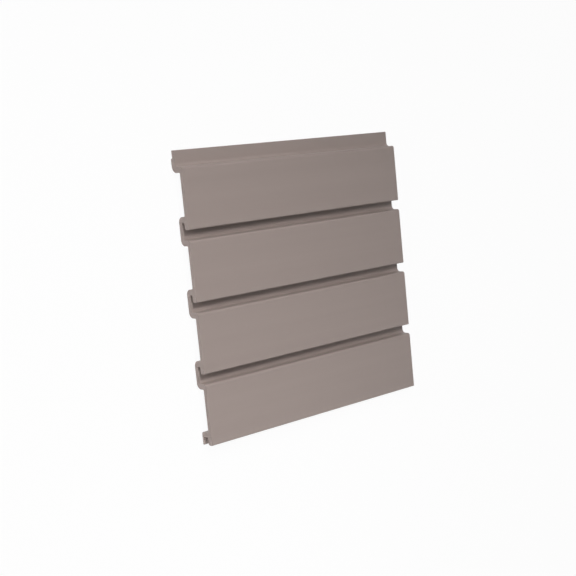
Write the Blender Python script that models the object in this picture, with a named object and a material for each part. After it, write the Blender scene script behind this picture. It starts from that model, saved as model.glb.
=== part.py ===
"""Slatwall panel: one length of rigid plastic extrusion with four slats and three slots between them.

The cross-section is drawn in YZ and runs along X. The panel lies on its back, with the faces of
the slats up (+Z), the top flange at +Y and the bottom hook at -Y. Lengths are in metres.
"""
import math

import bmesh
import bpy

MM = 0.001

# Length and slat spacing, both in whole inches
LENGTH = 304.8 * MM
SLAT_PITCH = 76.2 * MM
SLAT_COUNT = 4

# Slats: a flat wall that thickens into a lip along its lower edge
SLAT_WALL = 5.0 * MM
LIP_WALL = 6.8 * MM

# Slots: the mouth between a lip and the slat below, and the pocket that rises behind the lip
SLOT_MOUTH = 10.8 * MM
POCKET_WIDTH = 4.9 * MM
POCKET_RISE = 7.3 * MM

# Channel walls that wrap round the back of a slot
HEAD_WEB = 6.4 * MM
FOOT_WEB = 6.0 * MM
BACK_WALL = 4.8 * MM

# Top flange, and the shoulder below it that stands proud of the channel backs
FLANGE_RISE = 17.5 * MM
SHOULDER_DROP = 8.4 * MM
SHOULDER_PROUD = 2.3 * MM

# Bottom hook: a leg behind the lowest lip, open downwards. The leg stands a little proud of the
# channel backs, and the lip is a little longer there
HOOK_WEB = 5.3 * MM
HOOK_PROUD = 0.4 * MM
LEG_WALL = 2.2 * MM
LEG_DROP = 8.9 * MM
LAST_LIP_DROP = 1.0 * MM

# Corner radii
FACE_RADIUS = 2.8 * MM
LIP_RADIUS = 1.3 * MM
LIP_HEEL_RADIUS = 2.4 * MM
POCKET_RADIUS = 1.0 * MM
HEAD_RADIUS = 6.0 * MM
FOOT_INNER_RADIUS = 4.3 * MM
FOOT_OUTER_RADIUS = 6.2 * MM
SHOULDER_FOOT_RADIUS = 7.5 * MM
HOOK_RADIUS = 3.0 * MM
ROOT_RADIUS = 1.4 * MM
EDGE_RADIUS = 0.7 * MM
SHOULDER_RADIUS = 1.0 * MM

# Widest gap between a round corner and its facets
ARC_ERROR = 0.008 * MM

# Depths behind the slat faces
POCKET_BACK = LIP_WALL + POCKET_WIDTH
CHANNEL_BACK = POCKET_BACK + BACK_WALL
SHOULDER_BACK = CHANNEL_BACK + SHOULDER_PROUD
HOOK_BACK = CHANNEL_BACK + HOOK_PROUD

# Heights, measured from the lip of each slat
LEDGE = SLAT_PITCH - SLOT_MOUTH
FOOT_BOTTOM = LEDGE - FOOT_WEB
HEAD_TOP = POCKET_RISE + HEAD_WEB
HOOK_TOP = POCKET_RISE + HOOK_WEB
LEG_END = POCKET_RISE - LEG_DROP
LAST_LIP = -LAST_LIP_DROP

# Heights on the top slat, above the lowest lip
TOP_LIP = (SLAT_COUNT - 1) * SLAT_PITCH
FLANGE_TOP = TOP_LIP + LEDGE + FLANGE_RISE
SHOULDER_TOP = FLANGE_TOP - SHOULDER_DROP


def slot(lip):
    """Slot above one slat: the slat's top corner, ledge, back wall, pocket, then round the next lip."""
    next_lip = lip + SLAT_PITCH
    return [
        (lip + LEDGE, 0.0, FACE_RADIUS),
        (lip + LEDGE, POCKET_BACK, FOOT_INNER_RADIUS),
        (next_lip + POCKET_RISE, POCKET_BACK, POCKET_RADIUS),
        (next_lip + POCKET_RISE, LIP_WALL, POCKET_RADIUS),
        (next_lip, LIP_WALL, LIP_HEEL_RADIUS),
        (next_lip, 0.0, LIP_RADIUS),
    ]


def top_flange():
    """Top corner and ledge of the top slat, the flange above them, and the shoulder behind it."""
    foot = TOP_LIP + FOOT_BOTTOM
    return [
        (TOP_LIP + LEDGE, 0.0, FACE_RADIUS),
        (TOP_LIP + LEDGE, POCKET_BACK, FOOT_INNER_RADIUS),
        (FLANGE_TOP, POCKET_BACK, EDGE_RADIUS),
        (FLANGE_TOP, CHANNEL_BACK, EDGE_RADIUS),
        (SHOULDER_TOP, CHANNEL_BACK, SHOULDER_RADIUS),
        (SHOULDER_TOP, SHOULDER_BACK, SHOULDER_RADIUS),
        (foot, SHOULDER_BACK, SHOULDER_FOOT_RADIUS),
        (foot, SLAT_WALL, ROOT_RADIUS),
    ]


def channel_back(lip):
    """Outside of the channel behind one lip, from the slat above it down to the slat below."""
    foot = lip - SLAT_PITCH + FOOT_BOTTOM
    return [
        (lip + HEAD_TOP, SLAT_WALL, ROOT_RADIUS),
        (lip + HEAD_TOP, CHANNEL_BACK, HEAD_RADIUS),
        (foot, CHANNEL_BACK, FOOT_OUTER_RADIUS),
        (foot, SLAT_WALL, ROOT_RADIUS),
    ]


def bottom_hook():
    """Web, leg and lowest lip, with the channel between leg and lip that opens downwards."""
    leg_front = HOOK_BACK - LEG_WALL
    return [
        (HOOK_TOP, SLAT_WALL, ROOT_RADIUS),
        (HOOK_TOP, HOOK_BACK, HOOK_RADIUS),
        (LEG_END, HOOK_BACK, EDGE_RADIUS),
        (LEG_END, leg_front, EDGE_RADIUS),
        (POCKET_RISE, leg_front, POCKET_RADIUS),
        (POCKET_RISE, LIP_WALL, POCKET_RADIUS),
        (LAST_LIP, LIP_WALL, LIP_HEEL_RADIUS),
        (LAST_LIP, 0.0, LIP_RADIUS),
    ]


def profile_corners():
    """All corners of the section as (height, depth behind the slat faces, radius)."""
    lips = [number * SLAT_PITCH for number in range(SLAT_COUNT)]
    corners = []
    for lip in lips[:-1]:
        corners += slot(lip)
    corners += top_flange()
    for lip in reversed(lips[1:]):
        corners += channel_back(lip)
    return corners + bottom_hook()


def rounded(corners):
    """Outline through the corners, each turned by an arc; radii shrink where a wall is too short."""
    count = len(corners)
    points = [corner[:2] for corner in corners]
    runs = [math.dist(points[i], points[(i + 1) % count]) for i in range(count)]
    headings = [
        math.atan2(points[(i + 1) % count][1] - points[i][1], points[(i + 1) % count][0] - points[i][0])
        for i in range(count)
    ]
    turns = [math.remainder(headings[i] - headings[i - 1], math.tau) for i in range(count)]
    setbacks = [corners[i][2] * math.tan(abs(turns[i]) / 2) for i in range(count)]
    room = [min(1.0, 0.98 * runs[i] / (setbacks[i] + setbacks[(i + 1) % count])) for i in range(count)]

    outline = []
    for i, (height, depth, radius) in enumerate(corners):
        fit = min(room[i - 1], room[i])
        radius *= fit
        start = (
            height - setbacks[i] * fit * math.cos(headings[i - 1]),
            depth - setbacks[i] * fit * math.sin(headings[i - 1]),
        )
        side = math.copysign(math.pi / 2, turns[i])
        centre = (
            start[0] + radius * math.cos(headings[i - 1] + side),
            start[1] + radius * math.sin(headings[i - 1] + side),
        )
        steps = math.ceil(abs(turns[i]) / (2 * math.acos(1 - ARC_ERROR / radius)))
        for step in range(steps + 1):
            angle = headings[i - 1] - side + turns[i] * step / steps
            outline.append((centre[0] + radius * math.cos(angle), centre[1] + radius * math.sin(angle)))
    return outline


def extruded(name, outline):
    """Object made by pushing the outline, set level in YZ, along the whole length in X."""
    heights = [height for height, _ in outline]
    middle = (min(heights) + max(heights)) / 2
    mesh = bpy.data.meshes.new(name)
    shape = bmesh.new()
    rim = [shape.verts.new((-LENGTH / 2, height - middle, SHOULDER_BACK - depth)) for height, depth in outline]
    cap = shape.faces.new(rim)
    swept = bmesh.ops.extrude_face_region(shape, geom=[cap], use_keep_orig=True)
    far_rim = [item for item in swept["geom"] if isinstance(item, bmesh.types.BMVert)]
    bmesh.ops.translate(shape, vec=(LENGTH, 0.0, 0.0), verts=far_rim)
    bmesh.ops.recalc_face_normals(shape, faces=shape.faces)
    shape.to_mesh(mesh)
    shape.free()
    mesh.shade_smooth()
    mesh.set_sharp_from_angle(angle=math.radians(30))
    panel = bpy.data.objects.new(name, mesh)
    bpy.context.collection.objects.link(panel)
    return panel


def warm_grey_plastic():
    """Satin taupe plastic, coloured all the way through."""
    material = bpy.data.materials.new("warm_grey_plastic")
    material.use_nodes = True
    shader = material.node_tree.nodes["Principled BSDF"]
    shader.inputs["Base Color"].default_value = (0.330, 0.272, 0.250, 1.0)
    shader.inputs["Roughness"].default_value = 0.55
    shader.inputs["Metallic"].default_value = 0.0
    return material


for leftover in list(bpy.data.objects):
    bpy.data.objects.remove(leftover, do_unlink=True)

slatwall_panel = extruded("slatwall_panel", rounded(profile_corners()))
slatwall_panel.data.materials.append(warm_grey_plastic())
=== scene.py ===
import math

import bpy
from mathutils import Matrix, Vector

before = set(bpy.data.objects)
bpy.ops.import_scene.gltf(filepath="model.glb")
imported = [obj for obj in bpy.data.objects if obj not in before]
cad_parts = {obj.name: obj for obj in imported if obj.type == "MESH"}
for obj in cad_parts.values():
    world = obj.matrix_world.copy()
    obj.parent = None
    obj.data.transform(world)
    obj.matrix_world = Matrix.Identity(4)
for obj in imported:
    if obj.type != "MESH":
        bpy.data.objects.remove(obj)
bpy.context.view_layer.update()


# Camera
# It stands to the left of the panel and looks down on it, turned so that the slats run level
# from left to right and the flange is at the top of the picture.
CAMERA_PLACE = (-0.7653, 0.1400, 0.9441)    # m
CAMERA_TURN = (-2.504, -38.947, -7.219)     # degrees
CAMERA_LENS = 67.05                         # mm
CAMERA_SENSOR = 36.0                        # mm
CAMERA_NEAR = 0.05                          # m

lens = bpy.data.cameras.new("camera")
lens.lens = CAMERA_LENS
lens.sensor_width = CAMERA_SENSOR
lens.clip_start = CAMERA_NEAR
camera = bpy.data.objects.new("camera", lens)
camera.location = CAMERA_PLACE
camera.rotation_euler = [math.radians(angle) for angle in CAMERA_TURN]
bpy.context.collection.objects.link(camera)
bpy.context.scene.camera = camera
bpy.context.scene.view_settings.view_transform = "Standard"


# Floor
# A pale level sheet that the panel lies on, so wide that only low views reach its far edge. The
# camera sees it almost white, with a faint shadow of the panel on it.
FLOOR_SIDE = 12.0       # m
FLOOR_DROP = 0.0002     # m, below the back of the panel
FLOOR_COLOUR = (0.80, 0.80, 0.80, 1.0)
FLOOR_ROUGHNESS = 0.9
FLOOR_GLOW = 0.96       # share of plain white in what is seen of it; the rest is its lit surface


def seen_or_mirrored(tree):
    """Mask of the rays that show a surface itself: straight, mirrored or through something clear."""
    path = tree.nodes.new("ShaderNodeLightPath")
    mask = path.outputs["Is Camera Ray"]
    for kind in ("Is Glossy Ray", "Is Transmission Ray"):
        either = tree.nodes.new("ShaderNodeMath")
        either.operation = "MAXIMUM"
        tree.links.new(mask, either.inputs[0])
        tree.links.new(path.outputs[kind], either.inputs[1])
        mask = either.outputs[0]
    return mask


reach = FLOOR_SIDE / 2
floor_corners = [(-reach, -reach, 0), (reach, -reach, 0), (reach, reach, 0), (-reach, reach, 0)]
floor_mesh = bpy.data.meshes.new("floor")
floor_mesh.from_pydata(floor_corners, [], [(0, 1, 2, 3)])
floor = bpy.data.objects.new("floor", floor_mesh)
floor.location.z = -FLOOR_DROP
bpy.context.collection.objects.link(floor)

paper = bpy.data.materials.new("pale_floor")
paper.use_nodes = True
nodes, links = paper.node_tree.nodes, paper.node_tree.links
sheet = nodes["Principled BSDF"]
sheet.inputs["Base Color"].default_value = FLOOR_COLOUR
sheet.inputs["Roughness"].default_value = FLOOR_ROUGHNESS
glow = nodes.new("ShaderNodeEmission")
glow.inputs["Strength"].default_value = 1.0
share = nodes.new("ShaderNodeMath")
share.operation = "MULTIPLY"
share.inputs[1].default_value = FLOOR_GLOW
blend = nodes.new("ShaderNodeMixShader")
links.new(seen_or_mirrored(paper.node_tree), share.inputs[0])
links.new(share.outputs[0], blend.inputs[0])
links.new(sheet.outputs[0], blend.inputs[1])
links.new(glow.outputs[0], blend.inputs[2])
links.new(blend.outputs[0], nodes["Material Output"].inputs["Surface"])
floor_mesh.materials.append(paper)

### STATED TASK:
Give back exactly the lines running from the line that contains "obj.parent = None" through the line that contains "FLOOR_GLOW = 0.96", and nothing outside them.

### RESPONSE FOR THIS EXERCISE:
    obj.parent = None
    obj.data.transform(world)
    obj.matrix_world = Matrix.Identity(4)
for obj in imported:
    if obj.type != "MESH":
        bpy.data.objects.remove(obj)
bpy.context.view_layer.update()


# Camera
# It stands to the left of the panel and looks down on it, turned so that the slats run level
# from left to right and the flange is at the top of the picture.
CAMERA_PLACE = (-0.7653, 0.1400, 0.9441)    # m
CAMERA_TURN = (-2.504, -38.947, -7.219)     # degrees
CAMERA_LENS = 67.05                         # mm
CAMERA_SENSOR = 36.0                        # mm
CAMERA_NEAR = 0.05                          # m

lens = bpy.data.cameras.new("camera")
lens.lens = CAMERA_LENS
lens.sensor_width = CAMERA_SENSOR
lens.clip_start = CAMERA_NEAR
camera = bpy.data.objects.new("camera", lens)
camera.location = CAMERA_PLACE
camera.rotation_euler = [math.radians(angle) for angle in CAMERA_TURN]
bpy.context.collection.objects.link(camera)
bpy.context.scene.camera = camera
bpy.context.scene.view_settings.view_transform = "Standard"


# Floor
# A pale level sheet that the panel lies on, so wide that only low views reach its far edge. The
# camera sees it almost white, with a faint shadow of the panel on it.
FLOOR_SIDE = 12.0       # m
FLOOR_DROP = 0.0002     # m, below the back of the panel
FLOOR_COLOUR = (0.80, 0.80, 0.80, 1.0)
FLOOR_ROUGHNESS = 0.9
FLOOR_GLOW = 0.96       # share of plain white in what is seen of it; the rest is its lit surface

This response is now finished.